There was a second death in Canterbury, where the car crashed into a river in Amberley, but the car was 'off road' so will not be included in the official toll. The victim was a seven-year-old boy.

The toll is lower than in previous years, with three deaths over Queens Birthday last year, and six in 2020.

Director of the National Road Policing Centre Steve Greally told Morning Report the statistic may come down to luck and that it was hard to know what accounted for the low fatality rate during this year's holiday weekend.

"We really did have bad weather across most of the country, which you would have thought would go against us, but it is a really pleasing result in some respects," he said.

"When you think about the fact we had three people die last year and three before that, six before that... Sometimes it comes down to luck.

The weather may have played a factor but he drew nothing conclusive from weather events in general.

"You get your ups and downs with the weather.
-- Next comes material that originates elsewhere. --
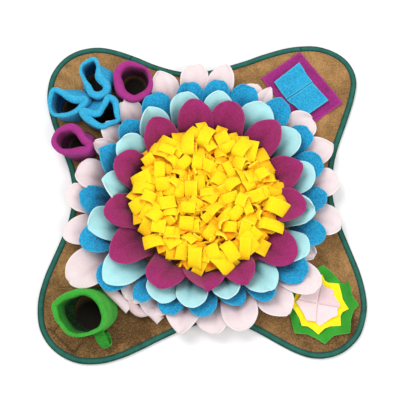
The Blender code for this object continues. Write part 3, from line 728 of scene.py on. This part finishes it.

Sometimes you can have beautiful weather and of course that attracts more people out on the roads and we have more carnage during that time. It's a really hard one to pick, when think about it's pouring rain, I'd like to think people are doing the right thing - they are slowing down to the conditions," he said.

Even one fatality was too much, Greally said, as the human tragedy behind the statistic was all too clear.

"But when you think about whether it's a good result we really need to be thinking about the family of that person who did lose their life in Waikato," he said.

"That's extremely hard for them to take. No take no comfort whatsoever that we had one fatality on our roads because it's affected them, their friends and the person's work colleagues so profoundly.